Monday 19th March
The West has a problem with Russia. In fact we have always had a problem with Russia; cartoons in the mid-nineteenth Century depict Russia as a bear scooping up little countries – a problem to be contained. The Beast from the East indeed. But actually Russia has always wanted to be part of Europe, rather than seeing itself and it’s vast Eastern wildernesses as part of Asia. Successive rulers imported Artists and Scientists and musicians to the cold Badlands of St. Petersburg and Moscow. And still they were misunderstood. True, they had long since overrun much of Southern Central Asia and the Ukraine, absorbing them into Mother Russia itself. But although the vast majority of the people were serfs, there was a small intellectual middle class who wrote wonderful books and music and longed to be understood as Europeans.

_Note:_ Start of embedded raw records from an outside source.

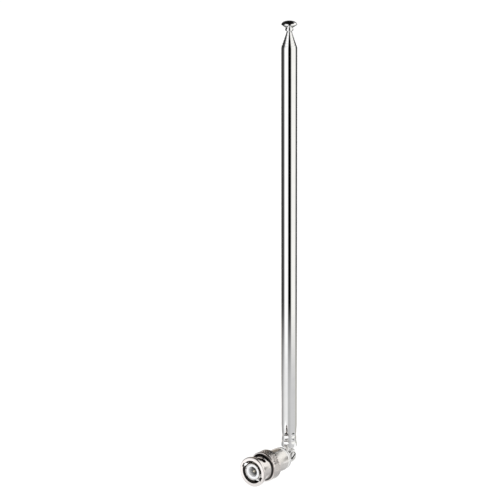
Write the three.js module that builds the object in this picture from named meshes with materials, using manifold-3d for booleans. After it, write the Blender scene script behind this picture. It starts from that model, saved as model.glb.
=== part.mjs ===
// Telescopic whip aerial: a seven-section drawn-tube mast, an elbow with a friction screw, and a
// bayonet coaxial plug with a sprung, free-turning coupling nut.
// Millimetres, +Z up. The plug's axis is Y and its mouth faces -Y; the folded mast stands along +Z.
// The origin is on the plug's axis, in the plane of the outer contact's front edge.

import * as THREE from 'three';
import { mergeVertices } from 'three/addons/utils/BufferGeometryUtils.js';
import Module from 'manifold-3d';

const wasm = await Module();
wasm.setup();

// ---- Driving dimensions: mast ----
const SECTIONS = 7;
const MAST_DIAMETER = 7.2;
const TUBE_LENGTH = 189.3;
const OUTER_WALL = 0.3;
const TUBE_WALL = 0.22;
const SLIDE_GAP = 0.18;
const SHOULDER_HEIGHT = 1.18;
const LIP_CLEARANCE = 0.05;
const LIP_LAND = 0.17;
const SPRING_LENGTH = 20;
const SPRING_THICKNESS = 0.12;
const SPRING_SEAT_DEPTH = 0.06;
const SPRING_OPENING = 40;
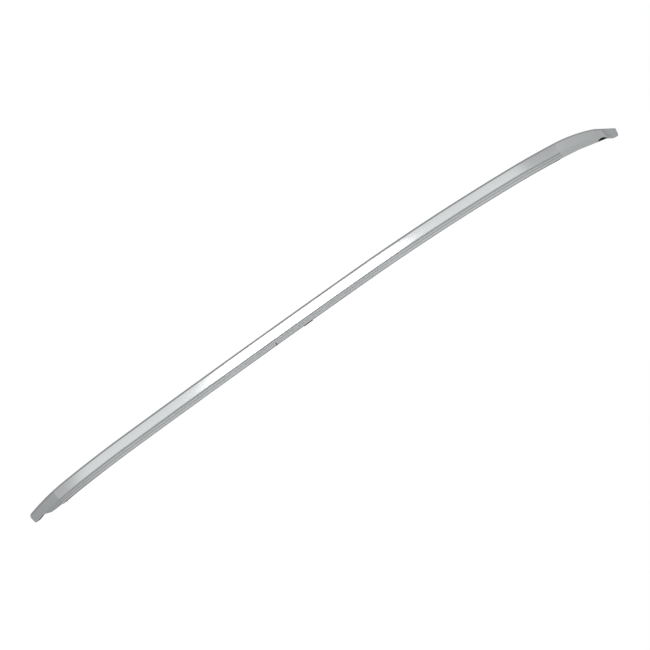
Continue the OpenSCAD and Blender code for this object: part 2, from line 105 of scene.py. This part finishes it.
# The rail's line: arcs (radius, length) in mm away from the crown, in a plane that leans outwards
railLine = {
    "lean": 20.0,  # degrees
    "rear": [turning(6200, 1.7), turning(38000, 1.1), turning(3600, 3.1), (580, 121)],
    "front": [turning(6200, 2.6), turning(2300, 3.4), (330, 156.5)],
    "rearCap": 85,  # length of line that each end cap takes
    "frontCap": 156.5,
}
rearLength = sum(length for radius, length in railLine["rear"])
frontLength = sum(length for radius, length in railLine["front"])
rearJoint = -rearLength + railLine["rearCap"]
frontJoint = frontLength - railLine["frontCap"]
lean = math.radians(railLine["lean"])
planeNormal = Vector((0, math.cos(lean), math.sin(lean)))
planeUp = Vector((0, -math.sin(lean), math.cos(lean)))


# Point on the underside in mm at a distance from the crown, then the directions forwards, inboard and up
def stationFrame(station):
    side = -1 if station < 0 else 1
    arcs = railLine["rear"] if station < 0 else railLine["front"]
    left, turn, at = abs(station), 0.0, Vector((0.0, 0.0))
    for radius, length in arcs:
        step = min(left, length) if (radius, length) != arcs[-1] else left  # the last arc runs on
        angle = step / radius
        centre = at - radius * Vector((math.sin(turn), math.cos(turn)))
        turn += angle
        at = centre + radius * Vector((math.sin(turn), math.cos(turn)))
        left -= step
        if left <= 0:
            break
    spin = Matrix.Rotation(side * turn, 3, planeNormal)
    point = Vector((side * at[0], 0, 0)) + at[1] * planeUp
    return point, spin @ Vector((1, 0, 0)), spin @ Vector((0, 1, 0)), spin @ Vector((0, 0, 1))


# Point in metres, x inboard and y up from the underside in mm
def onRail(station, x, y):
    point, forwards, inboard, up = stationFrame(station)
    return (point + x * inboard + y * up) * mm


# The rail's section, x inboard and y up from the underside, in mm
section = {
    "height": 43.5, "baseHalf": 17.5,
    "topEdge": 6, "innerEdge": 8, "foot": 0.8, "innerFoot": 3.2, "baseEdge": 0.4,  # radii
    "bend": 2.4, "bendY": 16.85,  # radius and height of the bend under the leaning face
    "faceLean": 3.9, "footProud": 0.3, "innerSetback": 2, "topFall": 2,
    "landY": 9.8, "landMargin": 0.3,  # the land's flat shading ends this far above the base's edge
    "groovePitch": 5.7, "grooveWidth": 2, "grooveDepth": 1.5,
    "grooveLean": 0.5,  # the grooves' floors look slightly down
    "clampHeight": 4.6, "clampDepth": 4.5, "slot": 11, "lip": 3, "channel": 20, "channelTop": 13.45,
    "steps": 10, "bendSteps": 3, "baseEdgeSteps": 8,  # straight steps in each rounded edge
    "edgeBreak": 0.15,  # radius on the extrusion's small corners
}


# Points on an arc, from one angle in degrees to another
def arcPoints(centre, radius, start, end, steps):
    return [(centre[0] + radius * math.cos(math.radians(start + (end - start) * k / steps)),
             centre[1] + radius * math.sin(math.radians(start + (end - start) * k / steps)))
            for k in range(steps + 1)]


# Angle of the normal to the line that touches two circles (centre, radius)
def facing(a, b):
    dx, dy = b[0][0] - a[0][0], b[0][1] - a[0][1]
    return math.degrees(math.atan2(dy, dx) + math.asin((a[1] - b[1]) / math.hypot(dx, dy))) - 90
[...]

Then came the Revolution, and even more reason to be fearful of the East; in fact Churchill sent a ship to blockade Archangel. And then we had the brief acceptance of Russia’s help to win the War (although it is still not universally agreed that they really won it) but pretty soon after it was the Cold War, with mutual threats of extermination, the Iron Curtain and the Berlin Wall. No wonder that we in the West are suspicious of the Russians. And even after the fall of Communism, Yeltsin and now Putin, we still believe the same stories. The Russians cannot be trusted, they are barbarians, they want to overrun Europe, they do not play by the rules. And some of that is true, but only some of it.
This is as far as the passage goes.